Il va sans dire que, s’il se passait quelque chose dans la pièce, on entendait jamais la pendule, comme si elle n’existait pas. Mais dès que le calme était revenu, que les invités étaient partis, qu’on avait fini de débarrasser la table et que la porte était fermée, elle recommençait sans se laisser troubler. Et si on écoutait attentivement, on distinguait parfois des accent chantants dans le mécanisme, ou quelque chose de très semblable à un écho.Comment se fait-il que je me sois mis en tête que dans cette horloge vivait une étrange créature a vu qui était l’Éternité ? Pour une raison ou pour une autre, il m’a paru tout simplement, un jour, que le mot qu’elle prononçait en tictaquanr, un mot de quatre syllabes accentués sur les syllabes paires, était é-Ter-ni- Té, é-Ter-ni-TÉ.

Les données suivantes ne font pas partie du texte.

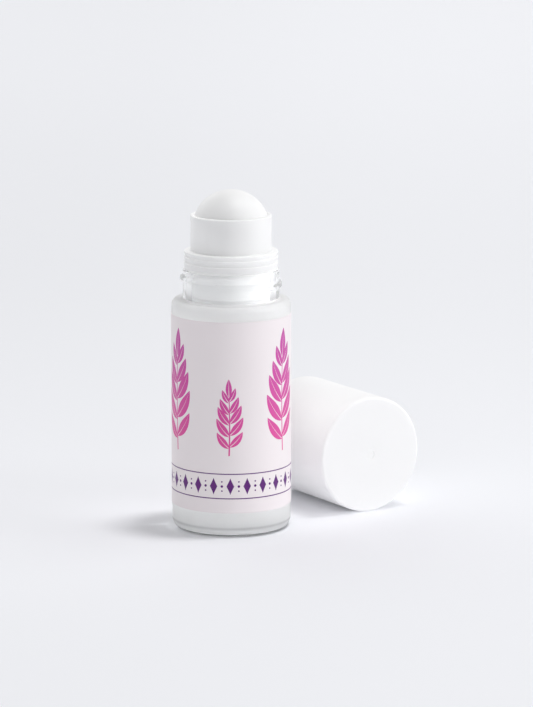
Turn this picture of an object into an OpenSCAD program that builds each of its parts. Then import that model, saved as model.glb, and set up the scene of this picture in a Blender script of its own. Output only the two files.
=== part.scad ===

Façon de s’adresser au lecteur.
Si je raconte ce qui lui arriva, c’est parce que cela est resté ancré dans mon esprit et que ma propre histoire ne serait pas complète si je ne le mentionnais pas ici. Mais avant de raconter son histoire, je voudrais surtout prévenir le lecteur que ce qu’il va entendre là n’a rien de spectaculaire ni d’épique
Personnage secondaire
» Avant d’en finir avec la description des mérites de Runólfur Jónsson, il ne faut pas que j’oublie le haut fait qui, selon toute vraisemblance, immortalisera son nom dans l’Histoire : c’est que ce digne compagnon de nuit et frère adoptif fut l’un des premiers hommes à être écrasé par une automobile. Il avait alors presque de quatre-vingt ans. Cela se produisit parce que, lorsqu’il buvait, il avait coutume de marcher au milieu du chemin tout en agitant une bouteille, en chantant, en tenant des discours et en riant. Il était toujours escorté d’une collection hétéroclite de compagnons de beuverie, de flâneurs, de chiens errants, de chevaux et de cyclistes : ceux que je viens de mentionner en dernier lieu constituaient une nouveauté et étaient danois. Ils ne prêtait pas plus attention aux automobiles qu’à toute autre boîte de conserve roulant le long du chemin.Et donc, si d’aventure le mauvais sort voulair que Runólfur Jónsson, ce descendant de juges suprêmes, disparaissent un beau jour de ce livre et que j’oublie de noter le moment de cette disparition, ce serait parce que ce frère adoptif a été écrasé par la première automobile qui arriva en Islande. »
Quel humour ! lecture du sermon.
Mais il ne déviait jamais de la manière particulière de lire que les gens, en Islande, adoptaient pour la parole de Dieu, ces accents monotones et solennels dits d’une voix suraiguë qui se terminer à la quarte à la fin d’une phrase. Cette façon de lire ne ressemblait à rien de connu en ce monde, quoiqu’elle représentât certaines similitudes avec les marmottements de certains dérangés mentaux.
La publicité en vers.
A cette époque la, la coutume était de faire des annonces en vers si l’on voulait vendre de la morue séchée ou si l’on avait besoin d’une femme pour les travaux du printemps. Ces poèmes, nous les apprenions par cœur. Aujourd’hui encore, il n’y a guère de poésie qui me restent gravée dans la mémoire comme les annonces vantant la qualité du haddock gelé et autres poissons séché, louant cette sorte de pâtisserie étrangère appelée « Fluff » et remède universel chinois venant du Danemark et découvert par un homme appelé Vladimir Pedersen.
Ambiance garantie.
À Brekkukot, les mots étaient trop précieux pour qu’on en fasse usage parce qu’ils signifiaient quelque chose. Nos propos étaient comme de l’argent immaculé avant l’inflation. L’expérience était trop profonde pour pouvoir être exprimée.
Flirt à l’islandaise !
D’habitude lorsque je rencontrais des jeunes filles, je prenais soin de regarder dans une autre direction. Je ne me sentais pas rassuré avec ces créatures et ne les comptais pas exactement parmi les êtres humain, pas plus que je ne le faisais pour les « autorités ».
Je me demande ce qu’est ce « tourniquet » ?
Autrefois, j’avais craint de perdre la sécurité qui régnait jusqu’au tourniquet de Brekkukot ; maintenant, j’appréhendais les nouveaux chemins qui s’ouvriraient quand je cesserais de fouler les sentiers battus menant à l’école, le matin, décrivant un demi-cercle autour de l’Étang et revenant à la maison dans l’après-midi
Remarque tellement vraie !
Je ne sais pour quelle raison, les pleurs de femmes rondouillardes n’ont jamais été pris au sérieux en ce monde, et un martyr grassouillet a toujours été perçu comme étant contraire aux lois de la raison -et d’ailleurs il est impensable, en peinture. Dans tout concept culturel la seule eau salée valable est celle qu’une personne maigre a la mine défaite verse à flots dans le monde chrétien.